En septembre 1946, ce sont six mille jeunes qui se retrouvent à Annecy pour le premier rassemblement des mouvements de l’après-guerre5092. Cette cérémonie se déroule bien, même si « la présence évocatrice et émotionnante [sic] de ceux des leurs qui payèrent de leur sacrifice suprême nos libertés reconquises (abbé Folliet, Lucien Cotterlaz-Rannard, Pierre Gavel et tant d’autres) » pèse sur les jeunes5093. Cette évocation a probablement pour but de rappeler aux vivants que ces sacrifices ne doivent pas rester vains. Tous doivent alors poursuivre la formation, les activités et l’affirmation de la foi.

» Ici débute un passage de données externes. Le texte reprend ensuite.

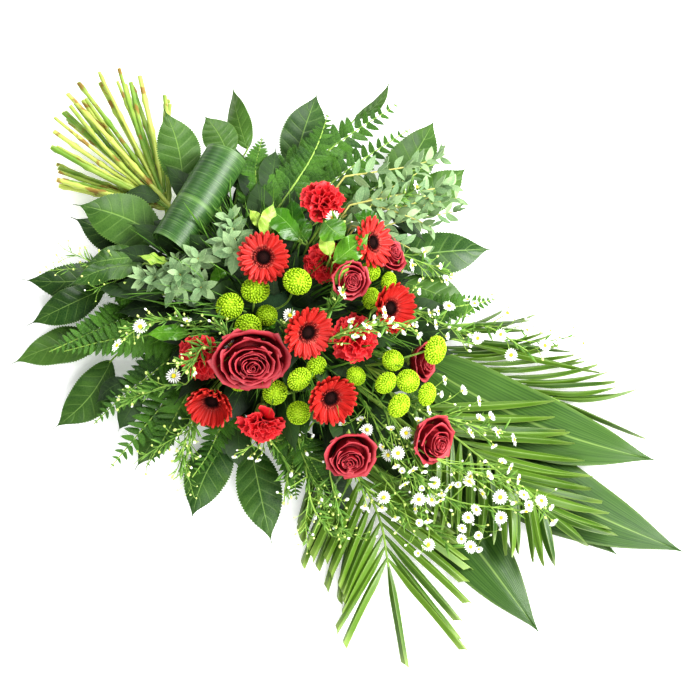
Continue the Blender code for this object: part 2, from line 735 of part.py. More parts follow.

Après avoir évoqué ces souvenirs récurrents, nous pouvons à présent nous intéresser à la reconstruction du pays. Il faut que les sacrifices des militants morts au combat servent pour le futur, c’est peut-être aussi pour cette raison que leur souvenir est évoqué de manière aussi fréquente. La guerre permet aux jeunes de participer à la vie politique. Cette participation déjà amorcée dans l’entre-deux-guerres, n’aurait peut-être pas été aussi massive et rapide si la guerre n’avait pas eu lieu. François Bédarida rappelle que « héritière de la voix d’Antigone, la voix des martyrs de la Résistance va résonner sans cesse »5094.

Notes
5084.

Le Courrier Savoyard, 7 juillet 1945.

5085.

ADHS, série 26 W 2. Note datée du 4 juin 1945.

5086.

Le Courrier Savoyard, 7 juillet 1945.

5087.

Elle est la fille d’Arthur Ballanfat, fusillé par les Allemands le 1er avril 1944. Ses deux enfants, déjà orphelins de mère, perdent tout puisque la maison est brûlée. Entretien avec René Rey, née Ballanfat († 2007).

5088.

Le Courrier Savoyard, 7 juillet 1945. En fait, le journaliste se laisse emporter par sa plume, puisque les corps de Morel et Descours ont été transférés à Morette en mai 1944. La croix rappelant l’emplacement des tombes est posée en présence de l’abbé Truffy, peu de temps après son retour des camps. Il est d’ailleurs intéressant de souligner que la croix présentée aujourd’hui à Morette, est totalement différente de celle présente sur les photos de 1945. Nous pouvons dès lors nous demander s’il s’agit bien de la bonne croix.

5089.

Le Courrier Savoyard, 28 juillet 1945.

5090.

Entretiens avec André Fumex et Alphonse Métral.

5091.

Tom Morel était scout. Des membres de la JAC, de la JOC, de la JIC, s’y trouvent, tout comme certains ayant été membres du mouvement des Avants-Gardes.

5092.

Le Courrier Savoyard, 7 septembre 1946. À cette occasion, les jeunes de la jeunesse catholique adressent un message. Revue du Diocèse d’Annecy, n° 37, 12 septembre 1946, p. 521.

5093.

Ibid.

5094.

f. bédarida, « Les jeunes chrétiens face à la politique 1944-1945 », in Chrétiens …, t. 2, La France, p. 500.